I was not the one who set this up and have it as a first step for all jobs on the HA nodes.
Therefore STEP 1 is the check as above and then

ON SUCCESS
go to next step

ON FAILURE
quit the job reporting success

My question is why is even going to next step 2 when it reports the node as secondary and sending us a FAIL
is the logic correct ?

Thanks

Travis Halsell SSC Eights! Points: 896 More actions · Answer 3

If you run your check manually in a query window on a secondary, does it properly raise the error? I would start looking at the actual SQL at this point now that you have confirmed proper step behavior is in place. The below SQL should provide a solution for what you are trying to do. This properly throws the error if it is ran on a secondary. if it is ran on the primary, it will not raise the error.

DECLARE @ServerName NVARCHAR(256) = @@SERVERNAME DECLARE @RoleDesc NVARCHAR(60)

SELECT @RoleDesc = a.role_desc FROM sys.dm_hadr_availability_replica_states AS a JOIN sys.availability_replicas AS b ON b.replica_id = a.replica_id WHERE b.replica_server_name = @ServerName

IF @RoleDesc = 'SECONDARY' BEGIN RAISERROR('Database is secondary.', 11, 1) END

johnnyrmtl Hall of Fame Points: 3654 More actions · Answer 4

One more thing to add is that node 4 has an error with AG synchronisation
can this be a factor with the job?

Travis Halsell SSC Eights! Points: 896 More actions · Answer 5

An error synchronizing should not affect whether the instance is considered a primary or a secondary under asynchronous mode.

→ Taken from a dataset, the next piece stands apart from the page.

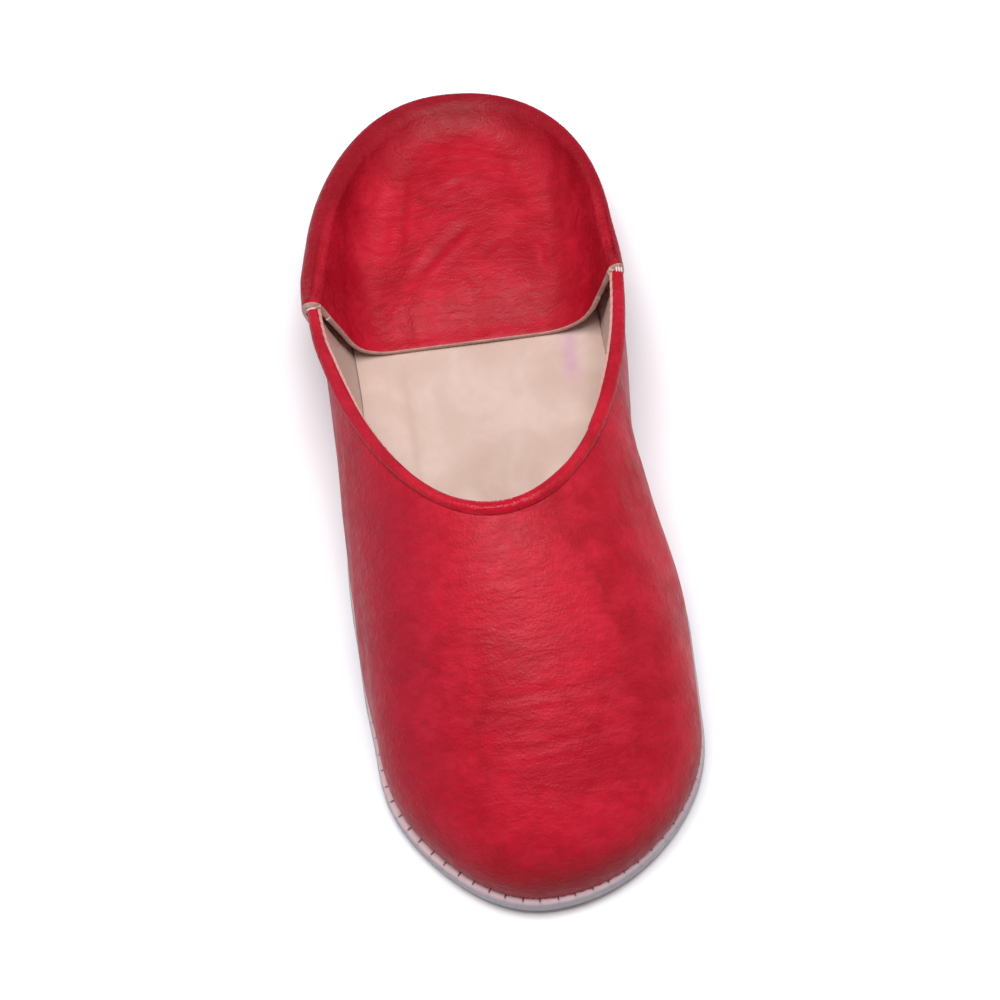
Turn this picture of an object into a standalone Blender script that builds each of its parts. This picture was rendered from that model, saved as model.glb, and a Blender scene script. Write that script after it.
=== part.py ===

johnnyrmtl Hall of Fame Points: 3654 More actions · Answer 6

thalsell - Tuesday, September 25, 2018 6:57 AM
An error synchronizing should not affect whether the instance is considered a primary or a secondary under asynchronous mode.

Strange that the job is indicating a failure message from the other nodes even with the HA check step.

Travis Halsell SSC Eights! Points: 896 More actions · Answer 7

Have you manually ran the checkstep SQL in a query window on a secondary yet? I am really leaning towards that step not being good. It should properly raise an error in the results. If it doesn't you know it doesn't work. What I provided above works.

johnnyrmtl Hall of Fame Points: 3654 More actions · Answer 8

We have to rethink this thanks a lot for your help !

will report back

johnnyrmtl Hall of Fame Points: 3654 More actions · Answer 9

johnnyrmtl - Tuesday, September 25, 2018 8:02 AM
We have to rethink this thanks a lot for your help !
will report back

Since I did not write the job and do not have access to all the nodes , Is a way to check from the primary node or HA logical node where the job ran and if multiple times ?

Travis Halsell SSC Eights! Points: 896 More actions · Answer 10

As far as I know you need some level of access to view the agent history / job activity monitor on each node.

Since they are all trying to execute the same SSIS package... If you have access to the server that hosts the package, you can right click the package -> reports -> view all executions.

johnnyrmtl Hall of Fame Points: 3654 More actions · Answer 11

Travis Halsell - Thursday, September 27, 2018 9:38 AM
As far as I know you need some level of access to view the agent history / job activity monitor on each node.
Since they are all trying to execute the same SSIS package... If you have access to the server that hosts the package, you can right click the package -> reports -> view all executions.

I completely agree and the admin does not seem to understand my reasoning.
I indeed did view that report and I see two identical executions ( start times ) of the job one failed and one succeeded but not sure on which node it failed.

Travis Halsell SSC Eights! Points: 896 More actions · Answer 12

I believe you can see the server that attempted to execute the package if you dig a little deeper in the report

johnnyrmtl Hall of Fame Points: 3654 More actions · Answer 13

Travis Halsell - Thursday, September 27, 2018 10:04 AM
I believe you can see the server that attempted to execute the package if you dig a little deeper in the report

I drilled down within the execution info to both the one that worked and the failure and they both point to the primary mode 🙁

Travis Halsell SSC Eights! Points: 896 More actions · Answer 14

Do you have 2 jobs on the primary executing the same package at the same time?